One size does not fit all

June 24, 2009 by Cary Harper (not verified), 37 weeks 5 days ago
Comment id: 2763

Features implemented may be what counts for the business unit, but implementing a feature using industry standards and optimizing for maintainability should be the goal of the development team.

I think its important to mention that while code sharing has many benefits, its still important to have expert groups that can go deeper and more quickly through technology spikes and lead the designs for the rest of the team. Those specialist can have more expertise in certain areas of software development technology and as such can be very useful as long as the information they garner is disseminated to the rest of the team and you have code sharing.

I.e. we have DBA's to gain more specialized optimization than would otherwise be possible.

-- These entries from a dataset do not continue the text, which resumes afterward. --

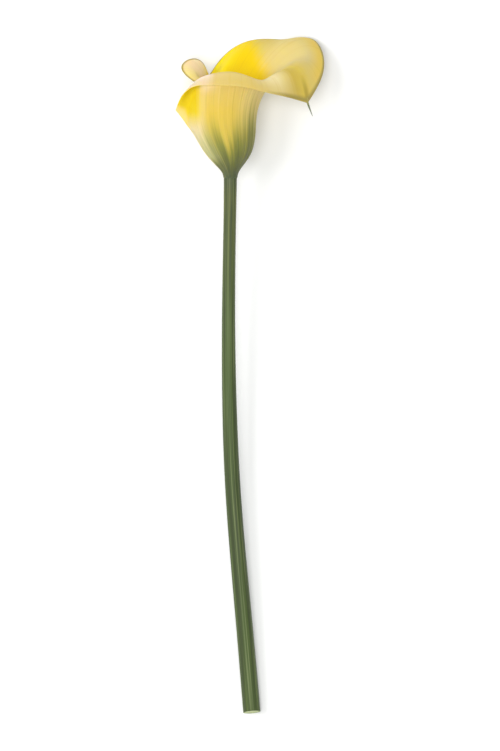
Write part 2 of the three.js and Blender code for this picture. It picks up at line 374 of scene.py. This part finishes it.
def sheet_point(station, level):
    """The middle of the sheet, from the neck: level is 0 at the foot and 1 at the rim."""
    bearing, wall_top, _ = blended(walls, station)
    share = station / last_station
    outward = 1 - 2 * share
    flute = sum(depth * math.cos(math.tau * count * share + start) for count, start, depth in FLUTES)
    controls = []
    for ring in TUBE:
        turn = TUBE_TURN + (bearing - TUBE_TURN) * ring["spread"]
        radius = ring["radius"] + outward * ring["gap"] + flute * ring["fluted"]
        controls.append(ring_point(turn, radius, ring["rise"], ring["across"]))
    radius = THROAT["radius"] + outward * THROAT["gap"] + flute * THROAT["fluted"]
    controls.append(ring_point(bearing, radius, wall_top, THROAT["across"]))
    edge = rim_point(station)
    roll, curl, _ = blended(rolls, station)
    heading = Vector((edge.x, 0, edge.z)).normalized() * math.sin(math.radians(roll))
    heading.y = math.cos(math.radians(roll))
    controls += [blended(edges, station) - heading * curl, edge]
    return blended(controls, level * (len(controls) - 1))


def spathe_point(across, along):
    """A point of the sheet in its place. Where it would dip into the floor, it rests on it."""
    point = neck_frame @ sheet_point(across * last_station, along)
    point.z = max(point.z, SHEET["thickness"] / 2)
    return point


spathe_mesh = flat_grid(SHEET_GRID["stations"], SHEET_GRID["levels"])
thickness_layer = spathe_mesh.verts.layers.deform.new()
for vertex in spathe_mesh.verts:
    to_side = (0.5 - abs(vertex.co.x)) * last_station / SHEET["side_taper"]
    to_rim = (0.5 - vertex.co.y) / SHEET["rim_taper"]
    full = smooth(0, 1, min(to_side, to_rim))
    vertex[thickness_layer][0] = SHEET["edge"] + (1 - SHEET["edge"]) * full
place_all(spathe_mesh, spathe_point)
crease_layer = spathe_mesh.verts.layers.float.new("crease_vert")
tip_place = neck_frame @ sheet_point(TIP, 1)
tip_vertex = min(spathe_mesh.verts, key=lambda vertex: (vertex.co - tip_place).length)
tip_vertex[crease_layer] = 1

# Both sides are tinted by the sheet's own shares: across, from the outer margin at 0 over the tip at
# 0.375 to the inner margin at 1, and along, from the foot to the rim. The veins are fine in both.
WAXY = {
    "Roughness": 0.5,
    "Specular IOR Level": 0.18,
    "Subsurface Weight": 0.5,
    "Subsurface Radius": (1, 0.7, 0.1),
    "Subsurface Scale": 0.0015,
}
VEIN_SPOTS = (190, 1.6, 1)
DARK_EDGE = colour(158, 144, 74)


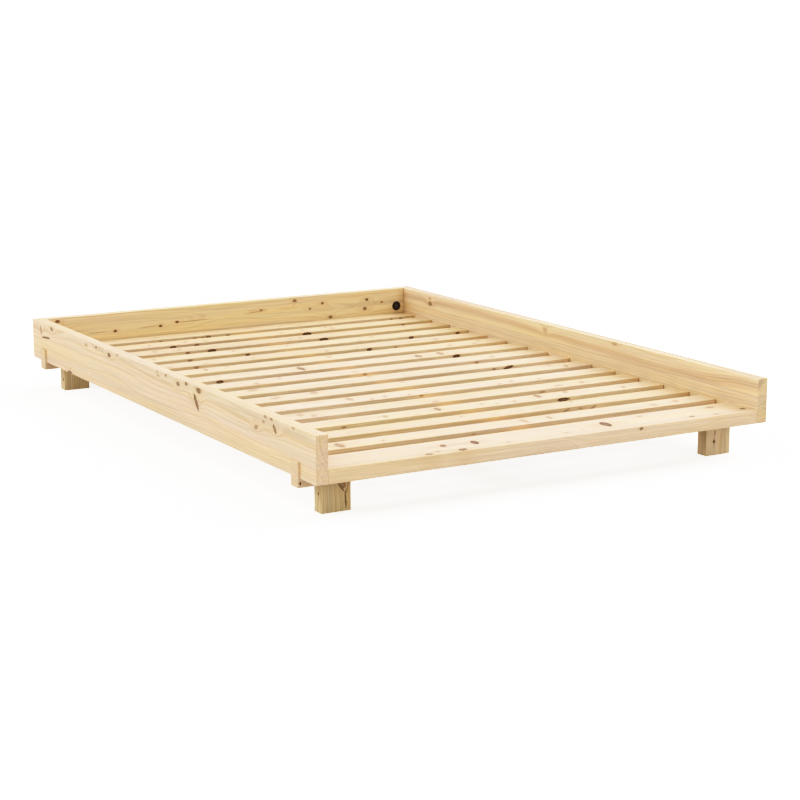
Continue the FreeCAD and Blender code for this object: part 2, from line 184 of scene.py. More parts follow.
def knot_group():
    """One branch through the board. It pushes the growth rings aside, and adds its core, rim and resin halo.
    Place is metres from the board's middle: along the grain, sideways, and along the branch."""
    tree, n, given, out = new_group(
        "pine_knot",
        [
            ("Place", "Vector", None),
            ("Centre", "Vector", None),
            ("Radius", "Float", 0.005),
            ("Stretch", "Float", 1.0),
            ("Turn", "Float", 0.0),
            ("Dark", "Float", 0.5),
            ("Reach", "Float", 1.0),
            ("Push", "Float", 0.0),
            ("Core", "Float", 0.0),
            ("Shade", "Float", 0.0),
            ("Halo", "Float", 0.0),
        ],
        [("Push", "Float"), ("Core", "Float"), ("Shade", "Float"), ("Halo", "Float")],
    )
    radius = given["Radius"]
    offset = n.vector("SUBTRACT", given["Place"], given["Centre"])
    x, y, z = n.split(offset)
    depth = n.math("ABSOLUTE", z)
    x = n.math("MULTIPLY_ADD", depth, BRANCH_LEAN, x)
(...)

If defects are logged against the stories as those stories are tested, and you know who worked on each story then ownership of defects should be clear. The team in general should have a culture of excellence in that we don't play and are not interested in who's fault it is, rather we just want to resolve the issue in the best way possible and improve the project as a whole.

RE Need to scope your comment...

June 24, 2009 by Mendelt, 37 weeks 5 days ago
Comment id: 2764

@Mike
I do hope that it was clear I was talking about sharing code within teams, not between teams. Your system of systems example touches on that point, there will probably be many teams working on a system of systems that each have their own component to work on. Coordinating that work is not the problem I was talking about. But even in a system of systems situation each team can share code between it's members.

I don't think large organizations are much different than smaller organizations in this respect. Other than the fact that large organizations often have regulations in place that make sharing code more difficult (I've been in organizations where programmers were not allowed to touch databases even in the test environments.) But these are artificial constraints. Large organizations often find it easier to trust rules than their employees to do the right thing.

The whole point of the article was code sharing will improve your teams when you take the right precautions. Your .Net/COBOL team is exactly the right environment for something like this. Giving the .Net and COBOL devs access to each other's code with the right safeguards in place will improve communication and cooperation. But if you do it without the right precautions you can indeed get into trouble

RE One size does not fit all

June 24, 2009 by Mendelt, 37 weeks 5 days ago
Comment id: 2765

@Cary Harper
You're completely right. you still need different roles in your teams. DBA's, testers, UI experts etc. But having those people touch each other's code sometimes will not hurt them too much.

Having cross functional teams (not the subject of this article but an interesting subject nonetheless) does not mean you don't have specialists. Even when you start out with generalists different people will be drawn to different work, eventually some people will specialize. The point of sharing code is to not constrain your people to their specialization.

For example, I'm not a database expert. But when I need to implement a feature that needs an extra field in a table somewhere I can probably do it myself and it would annoy our DBA if I had to bother him for every little change like this. With the right guidelines, code review (or pair programming) and some automated testing in place we can be sure I won't make a mess of the database. But when we need to optimize indexes or replicate the database I'm glad we have a DBA on the team.